Lourdes Cruz, née Lourdes Jansuy en 1942, est une biochimiste des Philippines dont les recherches contribuent à la compréhension de la biochimie et des peptides toxiques du venin des Conus (escargots marins), des études qui permettent indirectement de mieux comprendre les circuits du corps humain et d'élaborer de nouveaux médicaments.
Biographie
Son père est chimiste, sa mère dentiste, mais elle renonce à cette activité pour se consacrer à leurs huit enfants. « Le fauteuil du patient et ses anciens instruments étaient entreposés dans le sous-sol de la maison. Vous imaginez combien nous avons mimé de séances d'arrachage de dents ». Elle est la cinquième de la fratrie. Ses parents accordent une grande importance à l’éducation et à l’acquisition de connaissances, pour les garçons comme pour les filles, avec un intérêt particulier pour l’expérimentation scientifique : « on pressait des plantes pour inventer des concoctions, on tentait de fabriquer des parfums avec des fleurs de jasmin, on testait un vernis pour les ongles, on fabriquait de la colle, on disséquait des insectes... »[1].
À l'université, elle opte pour la chimie, comme son père.

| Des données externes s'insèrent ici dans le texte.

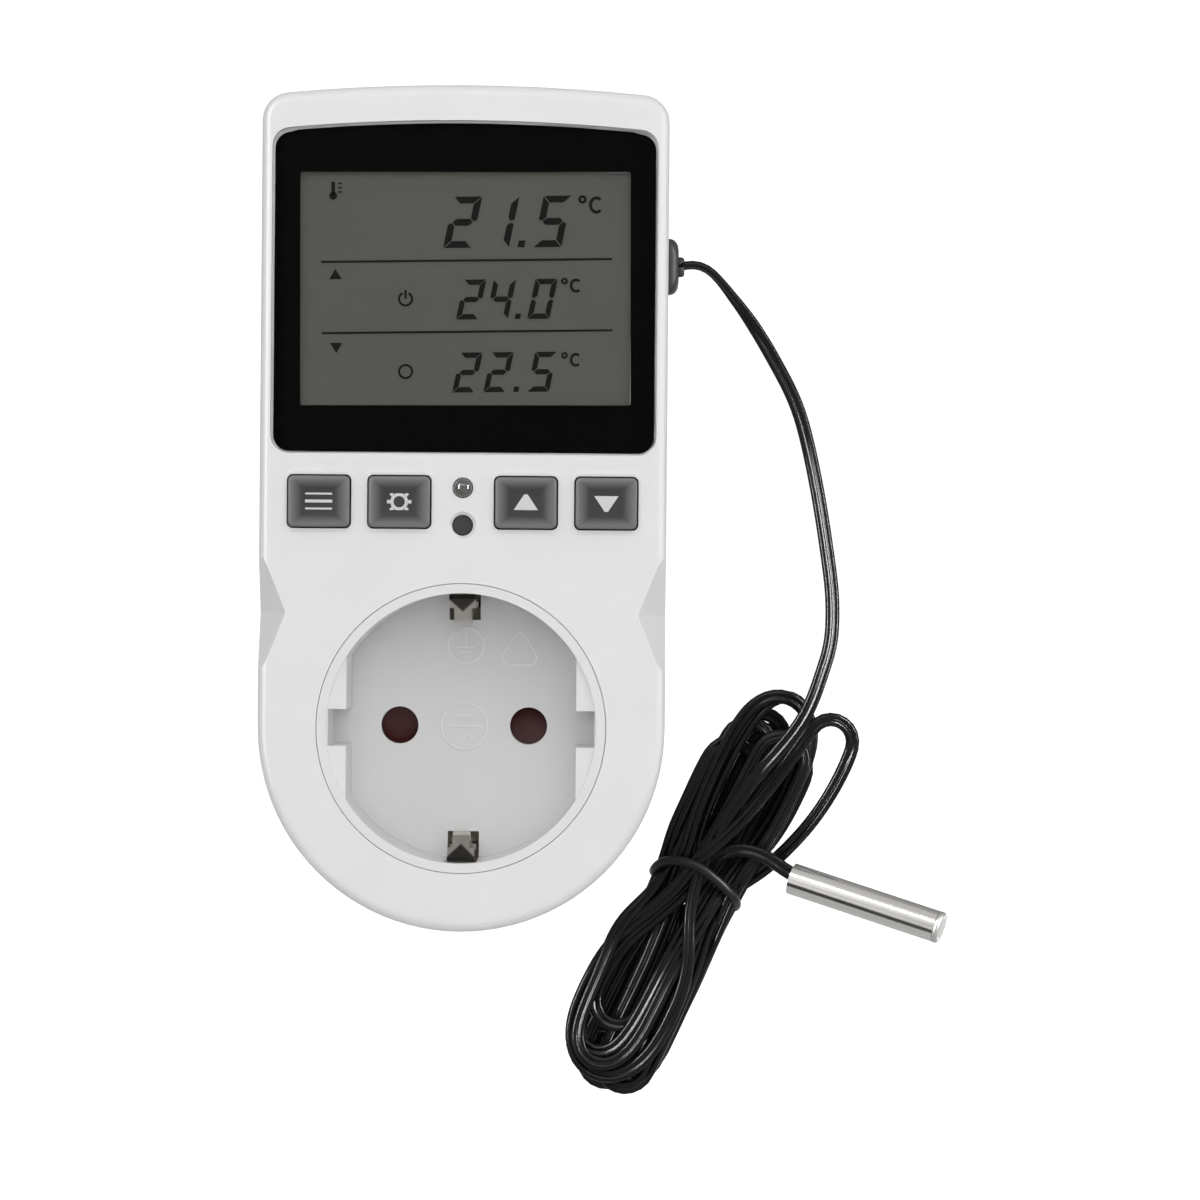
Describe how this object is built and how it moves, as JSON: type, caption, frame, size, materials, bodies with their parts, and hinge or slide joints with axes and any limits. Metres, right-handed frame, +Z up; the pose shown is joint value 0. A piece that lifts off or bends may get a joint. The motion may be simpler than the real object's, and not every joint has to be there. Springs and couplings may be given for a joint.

Elle entre à l'Institut international de recherche sur le riz. Puis elle poursuit son cursus aux États-Unis, à l'université de l'Iowa, où elle passe un doctorat et se passionne pour la recherche. Elle intègre une équipe de chercheur constituée par le chimiste philippo-américain Baldomero Olivera(en), connu pour ses recherches sur l’ADN, et installé aux États-Unis. [1].
Elle décide avec son accord de s’installer aux Philippines, où elle dirige un laboratoire universitaire travaillant de concert avec l’équipe de Baldomero Olivera, même si, lors de son retour à Manille, elle constate sur place le manque de moyens, les pannes de courant et le poids de la bureaucratie. Le département sciences de l'université des Philippines, bien que sous-équipé est en pointe sur les recherches dans l'univers marin[1]. Elle enseigne également, en tant que maître de conférences en 1970 puis professeure en 1977, à l'université des Philippines[2].
La caractérisation de plus de 50 peptides biologiquement actifs de venin de l'escargot a été rendue possible, en partie, par les travaux conjoints des équipes de Baldomero Olivera et de Lourdes Cruz. Ces études ont porté également sur l’action des conotoxines sur le cerveau humain et sur le système neuromusculaire[1].
D’autres laboratoires se sont peu à peu intéressés à leurs travaux. De nouveaux médicaments, appelés ziconotides, sont issus de ces recherches. Les applications thérapeutiques sont multiples : traitement de la douleur, épilepsie, tuberculose, scléroses, maladie d'Alzheimer... Le Prialt, autorisé aux États-Unis en 2004, est par exemple un des produits issus des recherches sur le venin des escargots marins. C’est un analgésique mille fois plus puissant que la morphine, sans effet d'accoutumance[1].
En 1986, elle est élue à l'Académie des sciences et technologies des Philippines. En 2008, elle reçoit le titre honorifique de scientifique nationale, et en 2010, elle se voit décerner le prix Unesco L'Oréal[2].